Comment 18 Laura Abbott 2018-03-06 00:41:50 UTC
Upstream wanted a little bit more information, can you run the scratch build https://koji.fedoraproject.org/koji/taskinfo?taskID=25509848 which has one additional debugging patch applied and then _WITHOUT_ the highmem_is_dirtyable setting let it hang and then run 

---------- command line start ----------
# echo m > /proc/sysrq-trigger
# echo t > /proc/sysrq-trigger
# sleep 10
# echo m > /proc/sysrq-trigger
# echo t > /proc/sysrq-trigger
# sleep 10
# echo m > /proc/sysrq-trigger
# echo t > /proc/sysrq-trigger
---------- command line end ----------


basically we want to collect the memory (sysrq-m) and the task state (sysrq-t) a couple of times to see if there is any change.

Comment 19 Kevin Fenzi 2018-03-18 19:13:50 UTC
Just as an update here: I booted one of our arm buildvm's in this kernel last week and have been waiting for it to hang. So far it hasn't.

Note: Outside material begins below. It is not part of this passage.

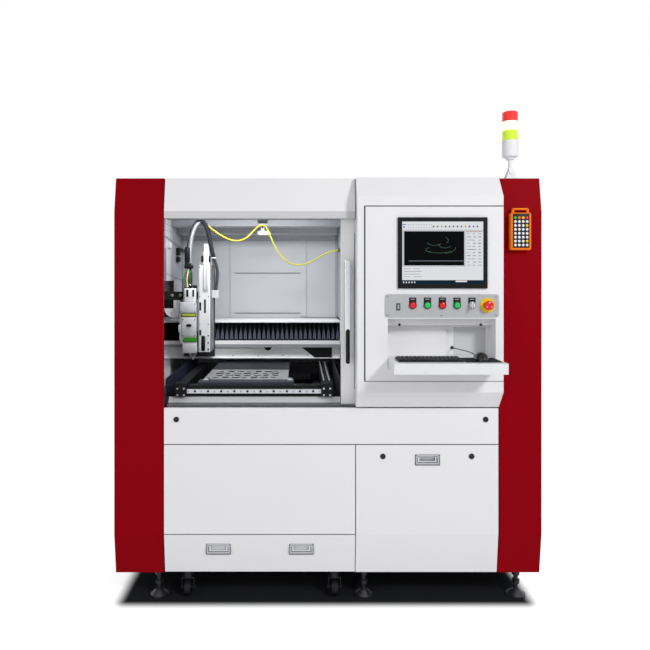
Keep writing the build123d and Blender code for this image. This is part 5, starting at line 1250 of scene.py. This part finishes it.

Hopefully it will soon.

Comment 20 Kevin Fenzi 2018-03-23 14:20:53 UTC
Created attachment 1412138 [details]
test-output

Here's the output of the various sysrq commands and dmesg at the end.

Comment 21 Justin M. Forbes 2018-07-23 15:26:43 UTC
*********** MASS BUG UPDATE **************

We apologize for the inconvenience.  There are a large number of bugs to go through and several of them have gone stale.  Due to this, we are doing a mass bug update across all of the Fedora 27 kernel bugs.

Fedora 27 has now been rebased to 4.17.7-100.fc27.  Please test this kernel update (or newer) and let us know if you issue has been resolved or if it is still present with the newer kernel.

If you have moved on to Fedora 28, and are still experiencing this issue, please change the version to Fedora 28.

If you experience different issues, please open a new bug report for those.

Comment 22 Justin M. Forbes 2018-08-29 15:18:02 UTC
*********** MASS BUG UPDATE **************
This bug is being closed with INSUFFICIENT_DATA as there has not been a response in 5 weeks. If you are still experiencing this issue, please reopen and attach the relevant data from the latest kernel you are running and any data that might have been requested previously.